The authors, however come across as placing undue emphasis on Gross Domestic Product (“GDP”) as a barometer of progress. Readers may recall that as early as in February of 2008, when the world was racked by a financial recession of dangerous proportions, President Nicolas Sarkozy of France tasked Nobel Prize–winning economists Joseph Stiglitz and Amartya Sen, along with the distinguished French economist Jean Paul Fitoussi, to establish a commission of leading economists to study whether Gross Domestic Product (GDP)—the most widely used measure of economic activity—represented a reliable indicator of economic and social progress.

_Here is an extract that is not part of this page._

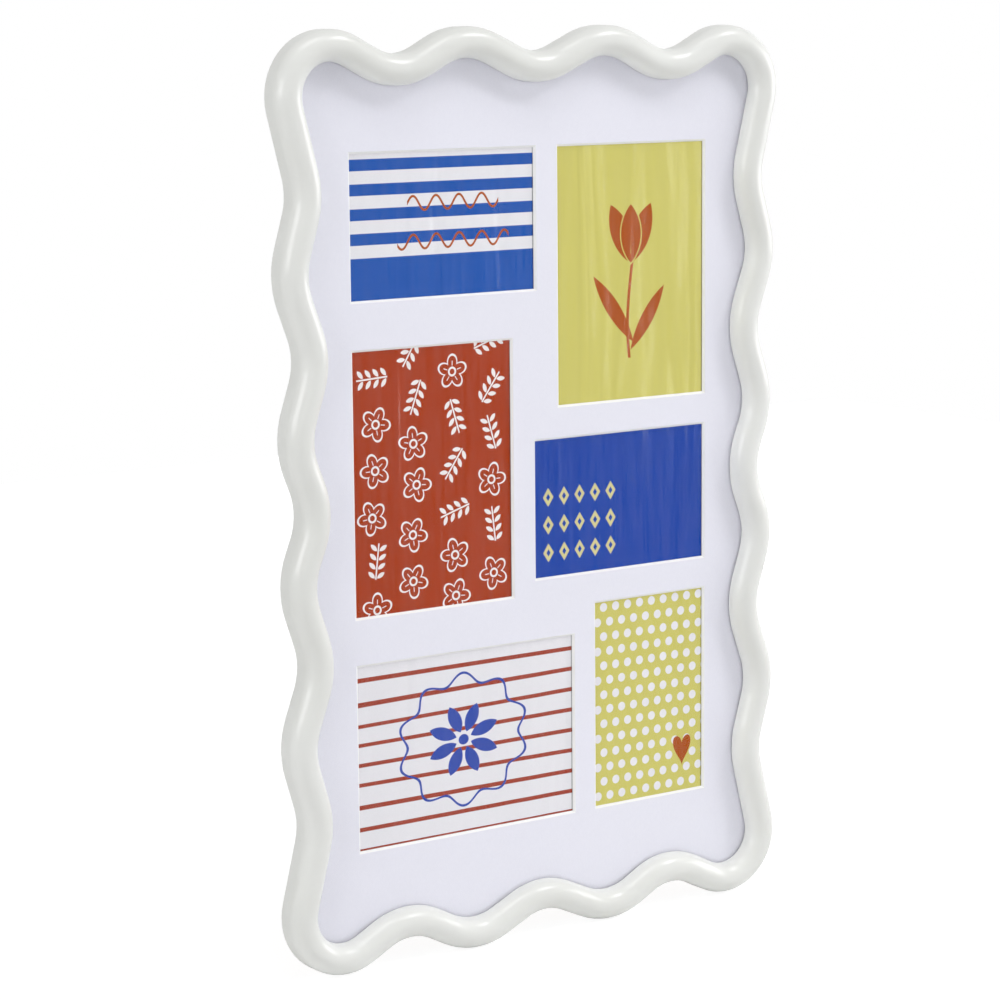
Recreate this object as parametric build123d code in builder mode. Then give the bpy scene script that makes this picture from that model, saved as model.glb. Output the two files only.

The Committee in a book titled “Mismeasuring Our Lives” provides a radical assessment or rather reassessment of the limits of GDP as a measurement of the well-being of societies. The authors propose a new slew of concepts ranging from sustainable measures of economic welfare, to measures of savings and wealth, to a “green GDP.” Even countries such as Bhutan have shifted emphasis from GDP to more deservingly alluring and logical measuring parameters such as Gross Happiness Index (“GHI”) to assess the holistic progress of the nation.
“In Service of the Republic” is an erudite work by two eminent economists, that makes for a necessary addition to anyone interested in embellishing the economic, political and social progress of India.